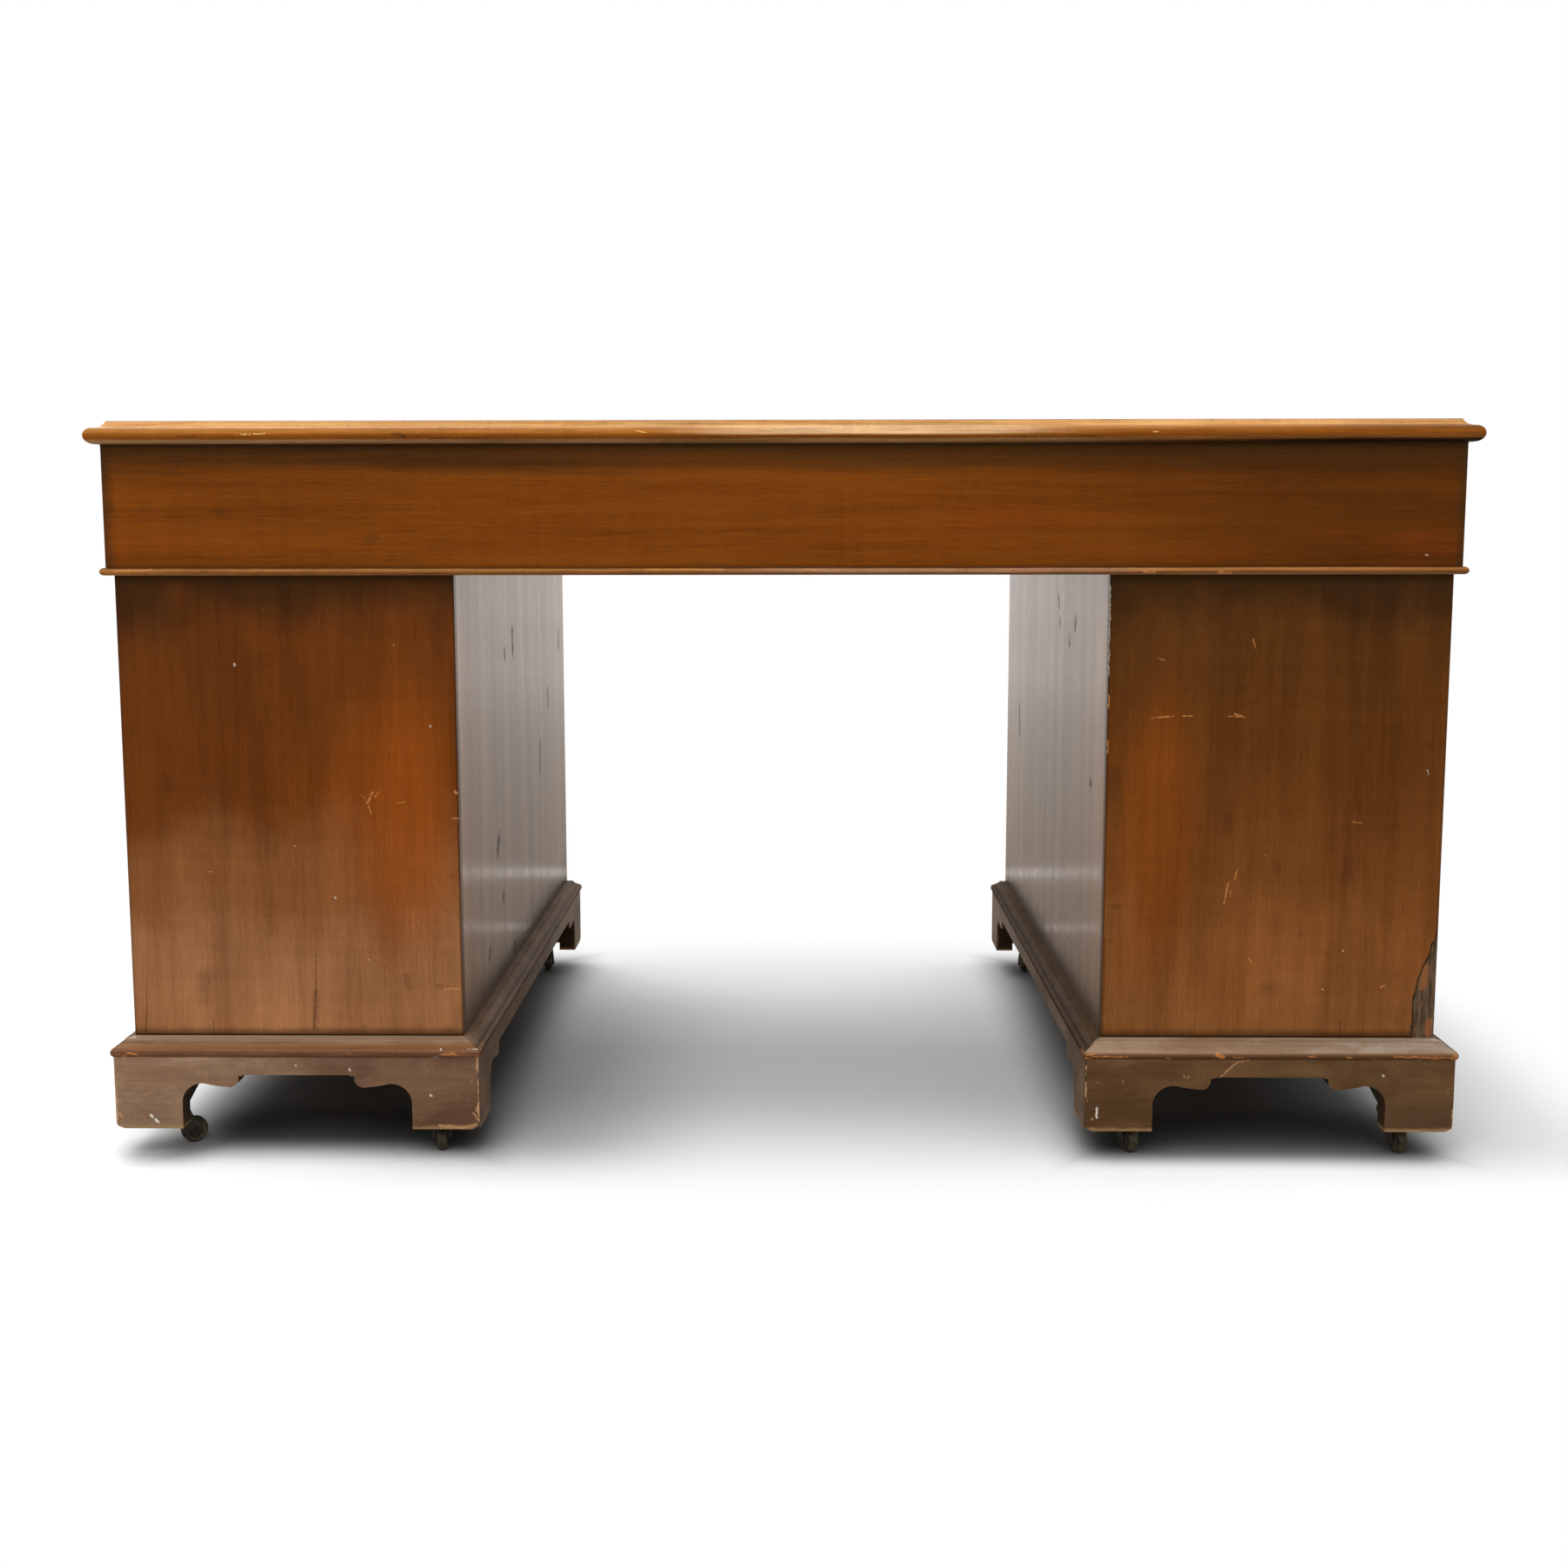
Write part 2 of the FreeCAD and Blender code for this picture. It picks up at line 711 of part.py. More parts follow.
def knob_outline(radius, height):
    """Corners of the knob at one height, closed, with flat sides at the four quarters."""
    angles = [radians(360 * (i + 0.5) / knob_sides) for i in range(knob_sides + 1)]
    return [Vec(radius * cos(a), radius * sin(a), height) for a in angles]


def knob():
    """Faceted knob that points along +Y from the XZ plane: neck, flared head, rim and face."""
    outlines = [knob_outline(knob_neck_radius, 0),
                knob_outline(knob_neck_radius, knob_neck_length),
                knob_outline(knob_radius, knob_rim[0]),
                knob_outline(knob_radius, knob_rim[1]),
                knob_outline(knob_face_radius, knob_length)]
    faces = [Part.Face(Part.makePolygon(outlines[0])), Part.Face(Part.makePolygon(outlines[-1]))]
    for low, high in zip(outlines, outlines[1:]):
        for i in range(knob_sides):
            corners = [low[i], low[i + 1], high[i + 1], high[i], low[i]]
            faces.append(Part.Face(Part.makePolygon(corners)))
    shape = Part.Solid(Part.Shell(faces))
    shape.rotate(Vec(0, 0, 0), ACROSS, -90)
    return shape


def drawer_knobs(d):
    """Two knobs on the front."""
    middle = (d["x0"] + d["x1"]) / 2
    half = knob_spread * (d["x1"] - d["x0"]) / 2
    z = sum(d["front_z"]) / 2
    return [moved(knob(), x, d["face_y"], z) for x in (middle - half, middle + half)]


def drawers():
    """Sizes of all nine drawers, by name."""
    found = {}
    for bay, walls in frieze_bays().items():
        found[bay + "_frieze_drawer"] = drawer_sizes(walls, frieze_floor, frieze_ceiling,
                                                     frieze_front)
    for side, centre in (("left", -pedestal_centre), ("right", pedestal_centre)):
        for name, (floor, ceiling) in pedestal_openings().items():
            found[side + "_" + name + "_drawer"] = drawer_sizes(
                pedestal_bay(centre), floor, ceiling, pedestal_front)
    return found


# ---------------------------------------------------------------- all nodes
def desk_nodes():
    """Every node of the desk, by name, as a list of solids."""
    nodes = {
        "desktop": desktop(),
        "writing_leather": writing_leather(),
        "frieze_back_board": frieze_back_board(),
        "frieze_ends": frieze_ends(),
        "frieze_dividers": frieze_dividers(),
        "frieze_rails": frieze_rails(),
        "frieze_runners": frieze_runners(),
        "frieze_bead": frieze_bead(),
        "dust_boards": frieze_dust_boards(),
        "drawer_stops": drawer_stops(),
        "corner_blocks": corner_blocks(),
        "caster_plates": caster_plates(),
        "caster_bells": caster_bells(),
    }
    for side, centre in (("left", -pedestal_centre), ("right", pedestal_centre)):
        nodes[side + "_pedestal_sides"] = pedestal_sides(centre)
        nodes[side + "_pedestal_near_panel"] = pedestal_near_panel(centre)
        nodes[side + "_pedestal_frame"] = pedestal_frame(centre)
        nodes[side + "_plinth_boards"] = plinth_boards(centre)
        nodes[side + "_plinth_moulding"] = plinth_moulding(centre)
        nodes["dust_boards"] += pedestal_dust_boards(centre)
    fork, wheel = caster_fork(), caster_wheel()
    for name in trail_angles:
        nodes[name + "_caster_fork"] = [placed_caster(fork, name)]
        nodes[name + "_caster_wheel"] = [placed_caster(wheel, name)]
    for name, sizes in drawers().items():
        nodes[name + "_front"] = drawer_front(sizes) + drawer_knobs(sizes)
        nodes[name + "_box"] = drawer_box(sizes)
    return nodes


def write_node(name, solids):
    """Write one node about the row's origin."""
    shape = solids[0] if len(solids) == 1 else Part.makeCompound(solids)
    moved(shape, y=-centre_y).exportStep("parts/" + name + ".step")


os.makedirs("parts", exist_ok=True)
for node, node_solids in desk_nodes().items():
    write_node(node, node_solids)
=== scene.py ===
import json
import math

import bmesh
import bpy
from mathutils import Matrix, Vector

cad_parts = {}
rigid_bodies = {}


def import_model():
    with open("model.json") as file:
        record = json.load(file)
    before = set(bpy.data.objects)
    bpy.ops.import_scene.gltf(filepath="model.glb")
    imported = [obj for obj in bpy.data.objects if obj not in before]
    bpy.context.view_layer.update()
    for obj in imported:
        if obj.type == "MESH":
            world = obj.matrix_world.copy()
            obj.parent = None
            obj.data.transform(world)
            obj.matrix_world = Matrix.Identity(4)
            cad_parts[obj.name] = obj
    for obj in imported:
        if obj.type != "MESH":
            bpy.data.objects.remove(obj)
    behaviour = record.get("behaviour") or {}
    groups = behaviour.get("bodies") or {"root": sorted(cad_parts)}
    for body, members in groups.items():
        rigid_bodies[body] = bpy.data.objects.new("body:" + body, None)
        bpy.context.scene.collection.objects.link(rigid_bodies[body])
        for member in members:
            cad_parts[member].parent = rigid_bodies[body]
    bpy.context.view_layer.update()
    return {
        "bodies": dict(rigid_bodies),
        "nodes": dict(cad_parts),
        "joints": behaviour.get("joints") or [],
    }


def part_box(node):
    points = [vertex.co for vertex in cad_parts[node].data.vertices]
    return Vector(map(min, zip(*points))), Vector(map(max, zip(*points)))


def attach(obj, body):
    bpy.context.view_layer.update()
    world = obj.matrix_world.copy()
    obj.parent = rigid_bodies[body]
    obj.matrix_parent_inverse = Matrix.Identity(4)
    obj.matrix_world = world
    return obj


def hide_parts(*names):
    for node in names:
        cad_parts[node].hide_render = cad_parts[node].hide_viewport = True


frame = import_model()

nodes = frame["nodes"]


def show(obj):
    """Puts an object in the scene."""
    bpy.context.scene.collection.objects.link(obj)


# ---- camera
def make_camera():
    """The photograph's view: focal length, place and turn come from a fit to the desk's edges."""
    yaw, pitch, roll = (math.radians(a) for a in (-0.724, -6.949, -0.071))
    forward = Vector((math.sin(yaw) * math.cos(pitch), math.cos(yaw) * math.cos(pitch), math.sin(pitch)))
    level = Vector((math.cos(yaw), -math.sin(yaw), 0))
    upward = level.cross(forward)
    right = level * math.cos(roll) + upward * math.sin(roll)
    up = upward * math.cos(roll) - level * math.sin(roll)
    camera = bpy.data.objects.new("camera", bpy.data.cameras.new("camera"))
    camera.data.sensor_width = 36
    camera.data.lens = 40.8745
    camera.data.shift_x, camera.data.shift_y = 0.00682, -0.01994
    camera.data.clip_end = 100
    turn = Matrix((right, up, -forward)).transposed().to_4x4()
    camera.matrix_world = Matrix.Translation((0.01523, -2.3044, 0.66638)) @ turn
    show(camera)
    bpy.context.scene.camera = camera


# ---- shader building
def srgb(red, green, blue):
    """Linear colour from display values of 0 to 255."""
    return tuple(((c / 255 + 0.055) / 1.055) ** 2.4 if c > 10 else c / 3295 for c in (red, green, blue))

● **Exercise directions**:
Return nothing but the lines from the start of the listing above through the line containing "middle + half)]", exactly as given.

● **Solution**:
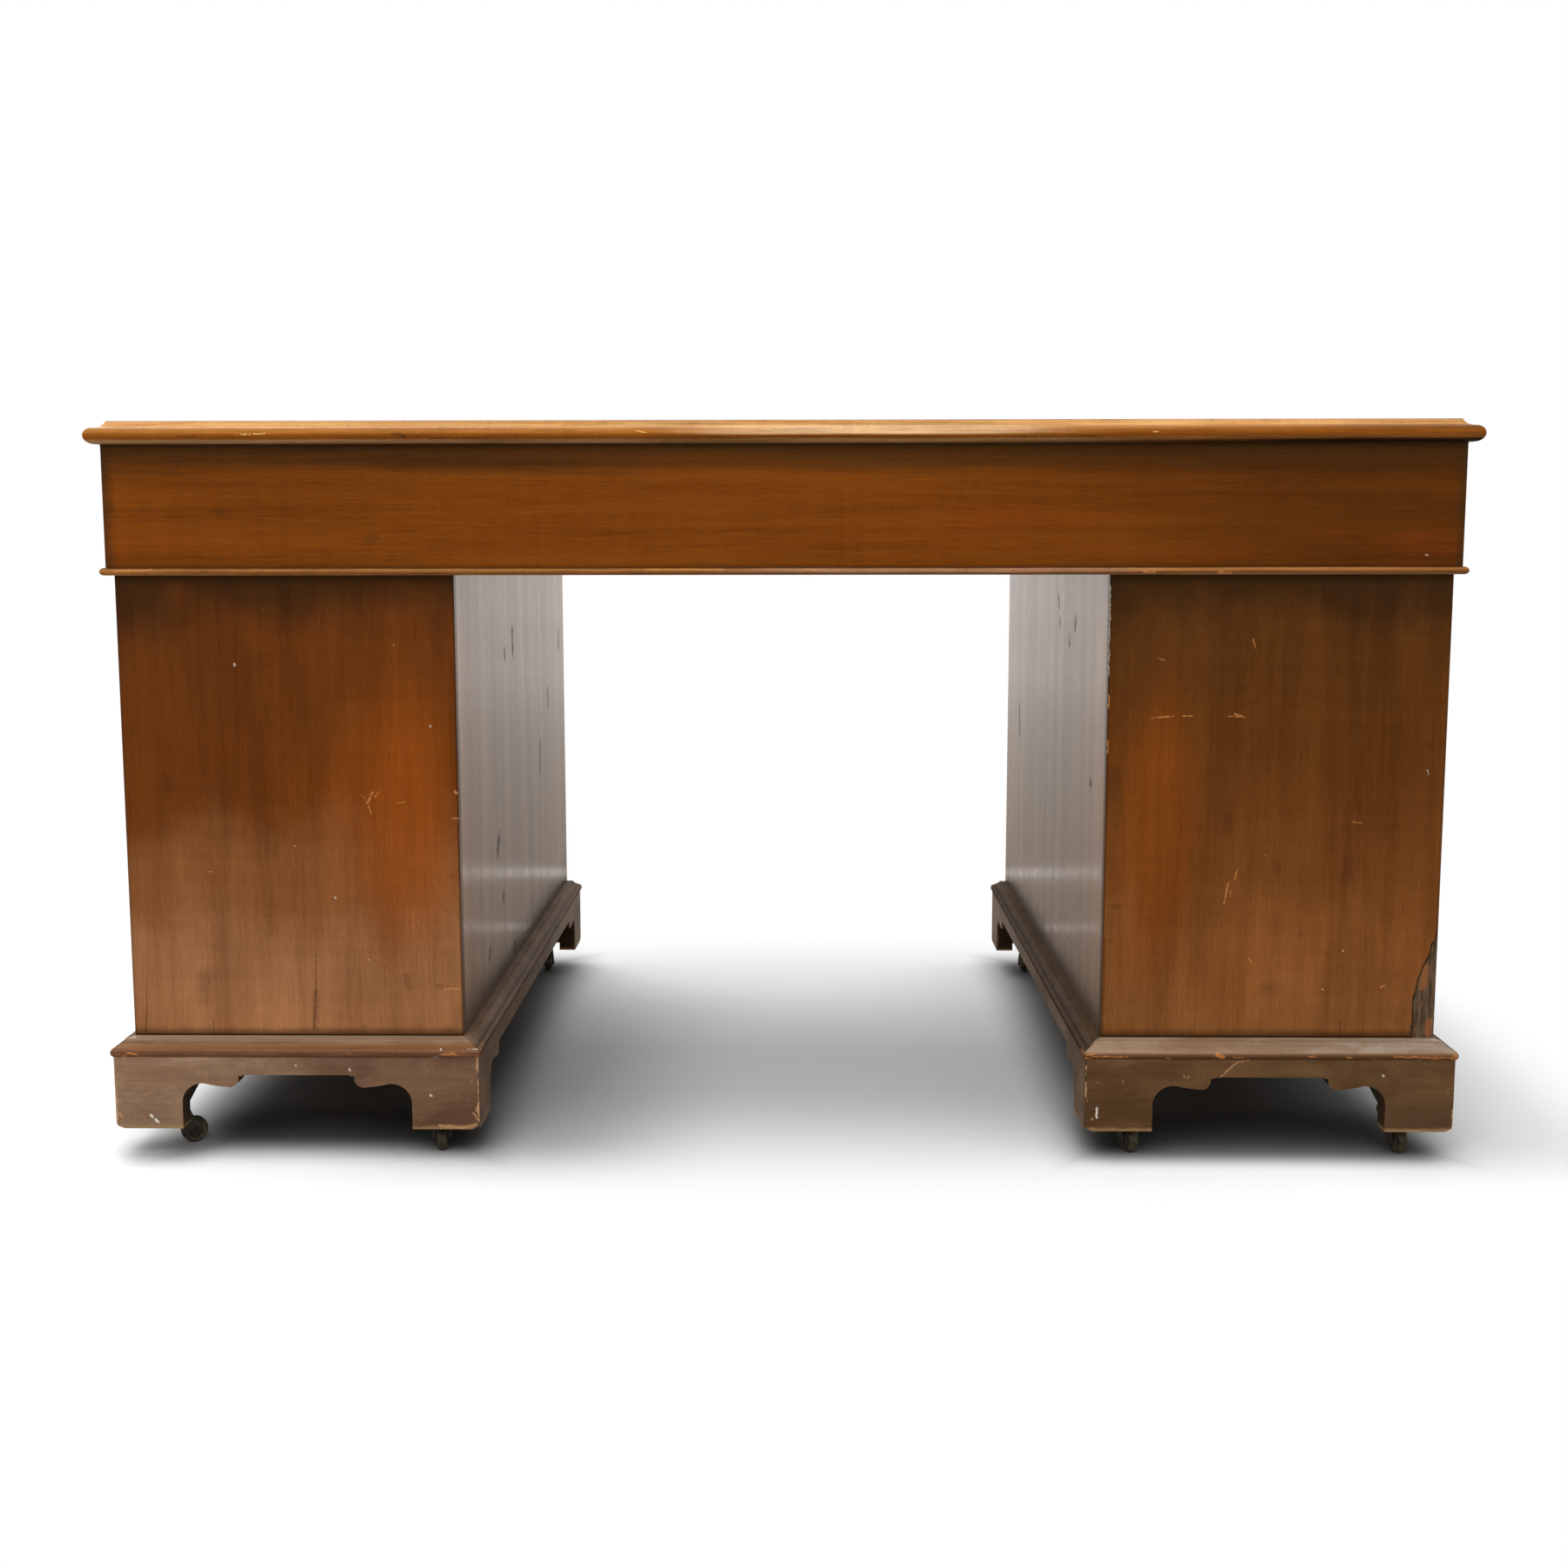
Write part 2 of the FreeCAD and Blender code for this picture. It picks up at line 711 of part.py. More parts follow.
def knob_outline(radius, height):
    """Corners of the knob at one height, closed, with flat sides at the four quarters."""
    angles = [radians(360 * (i + 0.5) / knob_sides) for i in range(knob_sides + 1)]
    return [Vec(radius * cos(a), radius * sin(a), height) for a in angles]


def knob():
    """Faceted knob that points along +Y from the XZ plane: neck, flared head, rim and face."""
    outlines = [knob_outline(knob_neck_radius, 0),
                knob_outline(knob_neck_radius, knob_neck_length),
                knob_outline(knob_radius, knob_rim[0]),
                knob_outline(knob_radius, knob_rim[1]),
                knob_outline(knob_face_radius, knob_length)]
    faces = [Part.Face(Part.makePolygon(outlines[0])), Part.Face(Part.makePolygon(outlines[-1]))]
    for low, high in zip(outlines, outlines[1:]):
        for i in range(knob_sides):
            corners = [low[i], low[i + 1], high[i + 1], high[i], low[i]]
            faces.append(Part.Face(Part.makePolygon(corners)))
    shape = Part.Solid(Part.Shell(faces))
    shape.rotate(Vec(0, 0, 0), ACROSS, -90)
    return shape


def drawer_knobs(d):
    """Two knobs on the front."""
    middle = (d["x0"] + d["x1"]) / 2
    half = knob_spread * (d["x1"] - d["x0"]) / 2
    z = sum(d["front_z"]) / 2
    return [moved(knob(), x, d["face_y"], z) for x in (middle - half, middle + half)]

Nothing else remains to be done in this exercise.